The book shaped — and in some cases ruined — the lives of many conservative Christians who took his teachings as gospel.
Not only did he promote saving yourself for marriage in the controversial publication, but he even went as far as shunning kissing and hand-holding.
Joshua also warned of ’emotional hookups,’ insisting you shouldn’t fall in love with someone who you won’t end up marrying.
The author married Shannon when he was 23 years old and went on to release more books about dating and marriage, including ‘Not Even a Hint: Guarding Your Heart Against Lust’ and ‘Boy Meets Girl: Say Hello to Courtship.’
A few years ago, Joshua went on an apology tour of sorts, saying he was re-thinking the best-seller that launched him into Christian fame.
‘Part of the reason this has been so hard for me is that I have so much of my identity tied up in these books. It’s what I’m known for,’ he told Slate. ‘It’s like, well, crap, is the biggest thing I’ve done in my life this really huge mistake?’
The father of three also shared an apology on his website, writing: ‘While I stand by my book’s call to sincerely love others, my thinking has changed significantly in the past twenty years.

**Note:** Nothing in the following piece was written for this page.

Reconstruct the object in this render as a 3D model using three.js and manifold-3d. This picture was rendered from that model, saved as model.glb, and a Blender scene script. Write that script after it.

‘I no longer agree with its central idea that dating should be avoided. I now think dating can be a healthy part of a person developing relationally and learning the qualities that matter most in a partner.’
He added: ‘To those who read my book and were misdirected or unhelpfully influenced by it, I am sincerely sorry. I never intended to hurt you.
‘I know this apology doesn’t change anything for you and it’s coming too late, but I want you to hear that I regret any way that my ideas restricted you, hurt you, or gave you a less-than-biblical view of yourself, your sexuality, your relationships, and God.’
In the statement, the author shared that he asked his publisher to stop printing the book and two related titles.